Tuesday 20 September 2016

Importance of Lesson Planning

"The more you plan your lesson the more you and your students will enjoy and benefit from the lesson"

On Saturdays I teach a class of Matayom 1 students. (in Thailand M1 is the first year of Secondary School). As the class is on the weekend the students generally are a bit jaded and tend to drift off task very easily, so having a thorough lesson plan is crucial, especially as I teach them for 3 hours in a row!
There is no doubt that lesson planning takes a lot of time. You really need to think about the students and how you can make the lesson interesting enough for them so that they can stay on task as much as possible. Its always a bit tough at first when you are getting to know the students. Plan patiently and as you come to understand their needs and learning strengths the efficiency and effectiveness of your lesson planning and will improve.
Its so important to bring compassion to the classroom. This is particularly true of students who come from disadvantaged backgrounds and from a culture that is different from your own. A good teacher must always care for all their students but will know how to balance discipline with empathy. Some students need the "tough love" approach and discipline must be metered out fairly and appropriately as required in order for learning to take place. Students are all different however and that's where combining compassion with discipline is so important in creating a happy, warm and friendly classroom rather than a sterile, top-down, disciplinarian approach.
Most of all don't forget to have plenty of compassion for yourself. If you have the students' interests at heart then you will always come out on top. Give yourself the time to develop your ability to interpret student body language and to develop a skin thick enough to repel the occasional student barbs that strike you.
So lesson planning is great armour to take into the classroom. A well thought out lesson plan keeps you focussed and you can keep the lesson flowing to the students who are focussed. For my group I plan a dual structured lesson plan. One plan is based on games and student to student learning while the other plan is based on a series of worksheets that I can give to students at anytime when they need to settle down and reduce noise from getting too excited during a game activity. Worksheets are great for getting students to focus on their work when they begin class and can be distributed to late comers thus avoiding disruptions.
As I have learnt about the different skill levels of my students I prepare extension worksheets for stronger students who finish tasks quickly. This keeps them occupied and gives me more time to give attention to students who need personal assistance.
It is my preference to get the class active and enjoying the games in my lesson plan and once they are working as a group I can introduce the rules of the new game and prepare them to play the game. They also know that if their behaviour gets out of control then they will have to do worksheets again.

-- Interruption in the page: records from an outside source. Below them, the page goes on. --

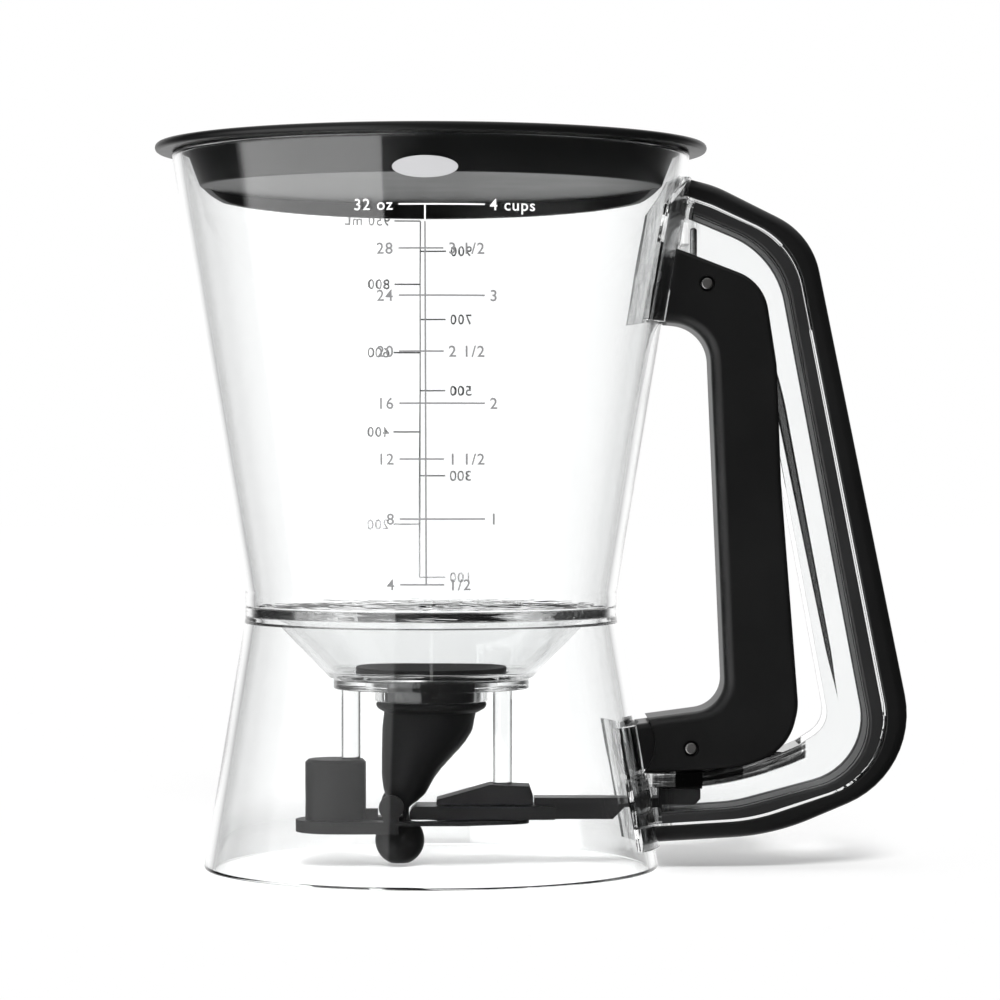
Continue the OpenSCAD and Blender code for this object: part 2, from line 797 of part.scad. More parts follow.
// Trigger core: a hard shell, open at the back, that straddles the side plates
module trigger_core() {
    color(black) difference() {
        sideways(core_w) trigger_outline(finger_t, 1);
        sideways(core_in) trigger_outline(finger_t + wall_t, -back_cut);
        jar_space(1.2);
        across(pivot_x, pivot_z, pin_r + run, core_w + 2);
        across(drive_x, drive_z, pin_r + fit / 2, core_w + 2);
    }
}

// Trigger grip: the soft skin over the core's sides and finger side
module trigger_grip() {
    color(soft_black) difference() {
        sideways(trigger_w) trigger_outline(0, 0);
        sideways(core_w) trigger_outline(finger_t, -back_cut);
        translate([0, -trigger_w, -past]) cube([drive_x - skin_end, 2 * trigger_w, pivot_z / 2]);
        jar_space(1.4);
        across(pivot_x, pivot_z, pin_r + 0.65, trigger_w + 2);
        across(drive_x, drive_z, pin_r + 0.65, trigger_w + 2);
    }
}

// Pivot pin: held in the side plates, the trigger turns on it
module pivot_pin() {
    color(steel) across(pivot_x, pivot_z, pin_r, trigger_w);
}

// Drive pin: held in the trigger's core, it pulls the bar's arm
module drive_pin() {
    color(steel) across(drive_x, drive_z, pin_r, trigger_w);
}

// Mean radius of the spring's coils, which lie loose round the pivot pin
function spring_r() = pin_r + 0.7 + wire_d / 2;

// Return spring: coils round the pivot pin, one leg up to the frame and one down in the trigger
module return_spring() {
    pitch = wire_d + 0.02;
    first = -(coils - 1) / 2 * pitch;
    color(steel) {
        for (i = [0 : coils - 1])
            translate([pivot_x, first + i * pitch, pivot_z]) rotate([90, 0, 0]) rotate_extrude($fn = 48)
                translate([spring_r(), 0]) circle(d = wire_d + 0.1, $fn = 24);
        translate([pivot_x - spring_r(), first, pivot_z]) cylinder(d = wire_d, h = upper_leg, $fn = 24);
        translate([pivot_x - spring_r(), first, pivot_z + upper_leg]) sphere(d = wire_d, $fn = 24);
        translate([pivot_x + spring_r(), -first, pivot_z]) rotate([0, 174.8, 0])
            cylinder(d = wire_d, h = lower_leg, $fn = 24);
    }
}

lid();
hopper();
base_skirt();
bowl();
valve();
carrier_plate();
pull_bar();
handle_frame();
handle_grip();
grip_liner();
trigger_core();
trigger_grip();
pivot_pin();
drive_pin();
return_spring();
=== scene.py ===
import math

import bmesh
import bpy
from mathutils import Matrix, Vector


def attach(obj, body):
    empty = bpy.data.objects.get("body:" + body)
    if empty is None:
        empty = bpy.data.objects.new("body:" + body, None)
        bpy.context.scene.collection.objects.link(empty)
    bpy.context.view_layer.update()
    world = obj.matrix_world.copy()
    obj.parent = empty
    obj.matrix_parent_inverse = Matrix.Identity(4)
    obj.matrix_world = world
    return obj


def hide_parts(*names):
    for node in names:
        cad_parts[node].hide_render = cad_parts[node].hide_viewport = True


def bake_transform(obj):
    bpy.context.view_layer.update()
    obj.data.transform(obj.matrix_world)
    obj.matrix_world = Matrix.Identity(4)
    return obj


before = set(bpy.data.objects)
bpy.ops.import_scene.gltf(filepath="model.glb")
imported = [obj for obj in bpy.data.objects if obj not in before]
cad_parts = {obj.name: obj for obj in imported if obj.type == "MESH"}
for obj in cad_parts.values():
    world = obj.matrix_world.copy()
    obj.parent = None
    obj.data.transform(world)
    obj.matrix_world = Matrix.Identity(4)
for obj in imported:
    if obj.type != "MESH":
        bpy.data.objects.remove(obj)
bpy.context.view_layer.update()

# ---------------------------------------------------------------------------------------------
# Lid. A black plug with a wide flange that rests loose on the hopper's rim, moulded in
# polypropylene with a fine satin grain and hollow from above. The rear half of the plug's edge
# has a lip that hangs down, and the lid lifts straight off by its flange.

MM = 0.001


class Wire:
    """A socket among a material's nodes. Python's operators on it add Math nodes."""

    def __init__(self, tree, socket=None):
        self.tree = tree
        self.socket = socket

    def node(self, kind, settings=None, sockets=None, output=0):
        """Adds a node, sets it up, then fills its sockets with values or with other wires."""
        made = self.tree.nodes.new("ShaderNode" + kind)
        for name, value in (settings or {}).items():
            setattr(made, name, value)
        for name, value in (sockets or {}).items():
            if isinstance(value, Wire):
                self.tree.links.new(value.socket, made.inputs[name])
            else:
                made.inputs[name].default_value = value
        return Wire(self.tree, made.outputs[output] if made.outputs else None)

    def math(self, operation, *values):
        return self.node("Math", {"operation": operation}, dict(enumerate(values)))

    def __add__(self, other):
        return self.math("ADD", self, other)

    def __radd__(self, other):
        return self.math("ADD", other, self)

    def __sub__(self, other):
        return self.math("SUBTRACT", self, other)

    def __rsub__(self, other):
        return self.math("SUBTRACT", other, self)

    def __mul__(self, other):
        return self.math("MULTIPLY", self, other)

    def __rmul__(self, other):
        return self.math("MULTIPLY", other, self)

    def step(self, low, high):
        """Goes smoothly from 0 at low to 1 at high."""
        return self.node(
            "MapRange",
            {"interpolation_type": "SMOOTHSTEP"},
            {"Value": self, "From Min": low, "From Max": high, "To Min": 0, "To Max": 1},
        )

    def noise(self, scale, detail):
        """Noise over this wire's place."""
        return self.node("TexNoise", {}, {"Vector": self, "Scale": scale, "Detail": detail})

    def along(self, axis):
        """The part of this wire's place or direction along X, Y or Z."""
        return self.node("SeparateXYZ", {}, {"Vector": self}, output=axis)

    def bump(self, depth, strength):
        """A surface's normals where this wire is its height, depth mm high at 1."""
        settings = {"Height": self, "Distance": depth * MM, "Strength": strength}
        return self.node("Bump", {}, settings)

    def tint(self, low, high):
        """A colour between two, by this wire from 0 to 1."""
        return self.node(
            "Mix",
            {"data_type": "RGBA"},
            {0: self, 6: (*low, 1), 7: (*high, 1)},
            output=2,
        )


def new_finish(name):
    """A new material, and the wire to begin its nodes with."""
    material = bpy.data.materials.new(name)
    material.use_nodes = True
    material.node_tree.nodes.clear()
    return material, Wire(material.node_tree)


def moulded(name, dark, light, roughness, grain, depth, gloss=0.3):
    """An opaque moulded finish. grain is the texture's size and depth its height, in mm."""
    material, nodes = new_finish(name)
    place = nodes.node("TexCoord", output="Object")
    flow = place.noise(45, 3)
    grit = place.noise(1 / (grain * MM), 3)
    pits = nodes.node(
        "TexVoronoi", {"feature": "SMOOTH_F1"}, {"Vector": place, "Scale": 0.6 / (grain * MM)}
    )
    shader = nodes.node(
        "BsdfPrincipled",
        {},
        {
            "Base Color": (flow * 0.7 + grit * 0.3).step(0.3, 0.7).tint(dark, light),
            "Roughness": flow * 0.10 + grit * 0.08 + (roughness - 0.09),
            "Normal": (grit * 0.6 + pits * 0.4).bump(depth, 0.8),
            "IOR": 1.5,
            "Specular IOR Level": gloss,
        },
    )
    nodes.node("OutputMaterial", sockets={"Surface": shader})
    return material


def rounded(mesh, geom, back, segments, affect, clamp=False):
    """Rounds corners or edges, cut back by that distance in the mesh's own units."""
    bmesh.ops.bevel(
        mesh,
        geom=geom,
        offset=back,
        segments=segments,
        profile=0.5,
        affect=affect,
        material=-1,
        clamp_overlap=clamp,
    )


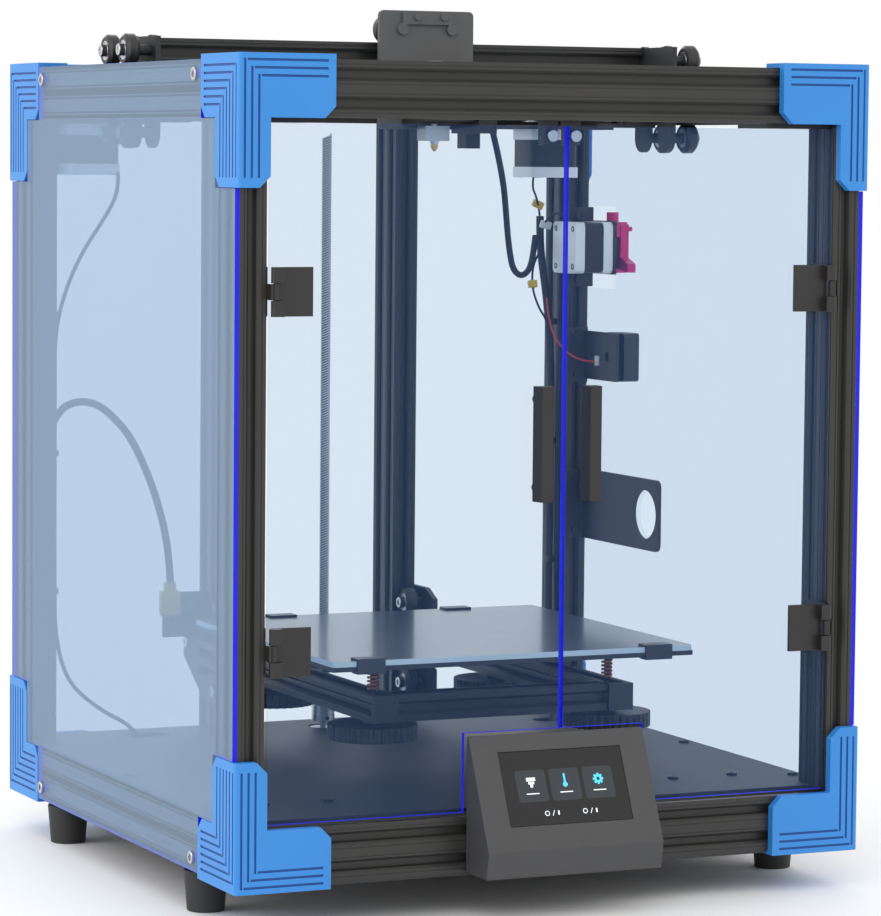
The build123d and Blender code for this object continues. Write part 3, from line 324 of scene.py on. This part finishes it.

So plan lessons as much as possible, the more prepared material you have in class means that you have more options to deal with the ebb and flow of student mood and behaviour. If all is going well and you have a lot of games up your sleeve then you can keep rewarding good behaviour with more and more games. If some students are not suited by the games then have your worksheets ready to keep them occupied and to prevent them from interfering with students who are enjoying using English in games. If your advanced students are flying along then have activity after activity ready for them to keep them in the zone for as long as possible.
My three hour lesson is quite long (yes I do let them take breaks) so I try to keep in mind that the fun should increase and the academic demands of concentration can be reduced into the last hour. Listening to a popular song, completing a lyric gap-fill and then having class groups sing the song is a fun way to finish. A recap of the day's vocabulary with Pictionary where everybody gets a chance to draw is always enjoyed by the students. Word bingo is also great as the students have to read short phrases and do their own classroom discipline by keeping each other quiet as they listen to the words being read out in order to mark their cards correctly.